La importancia de la familia, como punto de apoyo, fuente de enseñanzas y valores, queda de manifiesto en la historia de los Barrera, una dinastía sin armas, escudos y blasones, pero -como citara don Raúl Emiliano Lara Baqueiro, en su obra “Recuerdos de mi infancia 1935-1938”- con la nobleza de haber crecido al amparo de unos padres que supieron llenar a sus hijos de amor y de recuerdos tan agradables, para hacerles sentir orgullosos de su hogar y de ser parte de la familia.
Los tíos de Raúl Emiliano eran José del Carmen Barrera Lara y María Concepción Baqueiro Lara, padres de Armando, Rafael, Ermilo, Emma y Manuel (familia originaria de Hopelchén), con quienes llevaba tan buena relación que los consideraba sus hermanos, de tal suerte que vivió con ellos muchas aventuras en la comunidad de Dzibalchén, Campeche, y después en la capital yucateca, lugar al que llegaron para cursar sus estudios y que a final de cuentas se convirtió en su lugar de residencia.
En la citada obra hay un capítulo dedicado con mucho cariño a Rafael Barrera, a quien llamaba cariñosamente “El Chato”. Raúl se encontraba con Rafael cuando regresaba a aquel pueblito campechano en tiempos de vacaciones; lo recuerda como un excelente deportista que boxeaba, jugaba a la pelota y hasta practicaba el salto de garrocha. Era la mitad de los años 30.
-Acostumbraba hacerlo en el parque impresionando a todos los muchachos de aquel tiempo que lo imitaban, pero todo terminó cuando un cálculo equivocado le trajo como consecuencia un brazo quebrado; al año siguiente llegó al pueblo jugando frontón -escribió Raúl, quien en ese entonces era un chico de 7 u 8 años y su primo Rafael un joven de 16.
Y acerca de Arturo, otro de sus primos Barrera, recuerda que organizaba torneos de box en los que también fungía hasta como réferi. Las peleas se realizaban con guantes y tiempos medidos, como en las peleas formales de las que solo se tenían noticias a través de los periódicos; mientras que su primo Ermilo, entonces de 14 años, se distinguió por organizar noches de baile en la casa paterna.
-No había orquesta en el pueblo, pero la fiesta se amenizaba algunas veces con pianista y otras con pianola que era fácil de manejar aun sin saber de música, además de que en la casa había una buena cantidad de rollos que el tío José del Carmen compraba cuando viajaba a la ciudad. Los mismos bailadores se turnaban para manejarla -relataba don Raúl.

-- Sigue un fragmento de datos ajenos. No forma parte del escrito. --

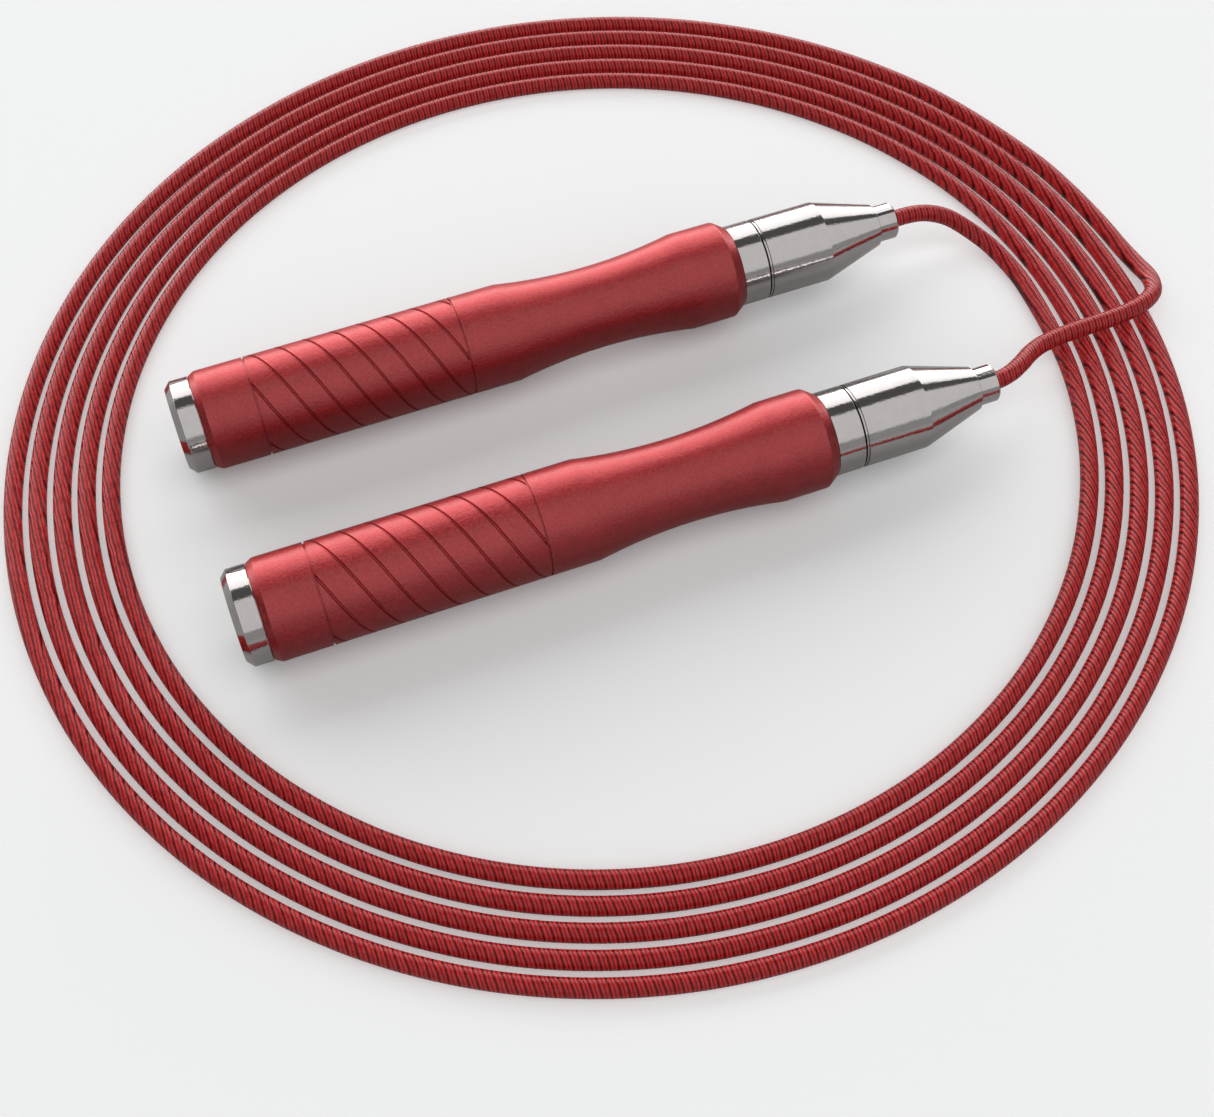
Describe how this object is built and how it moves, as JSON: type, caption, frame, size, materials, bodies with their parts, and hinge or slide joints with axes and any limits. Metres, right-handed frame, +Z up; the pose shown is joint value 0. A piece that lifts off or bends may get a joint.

Pero Ermilo también se encargaba de ofrecer funciones con títeres que presentaba en un enorme cajón de madera a la que se le adaptaron telones, escenarios de fondo y hasta lámparas de batería para darle la iluminación necesaria, y por si fuera poco la función se acompañaba hasta con la pianola.
Leer esta obra es algo en verdad apasionante, falta espacio para citar detalles que su autor ofrece de las noches en las que las personas mayores se reunían en la tienda del tío José del Carmen para escuchar la radio, que recuerda era un aparato de 80 centímetros del alto por otro tanto de ancho.
En los relatos no se omite la descripción de los ricos frutos que se cosechaban en la quinta familiar ni tampoco las jornadas en las que se sacrificaban a los cerdos para que en la tienda se vendiera la carne, la manera en la que lo que sobraba era salado para su debida conservación y qué decir de la preparación de la chicharra en un enorme caldero al que se echaba la piel del marranito.
Sin duda, una gran obra que nos transporta a esas épocas en las que no había más transporte que el caballo en veredas, ni siquiera electricidad, algo impensable en la actualidad.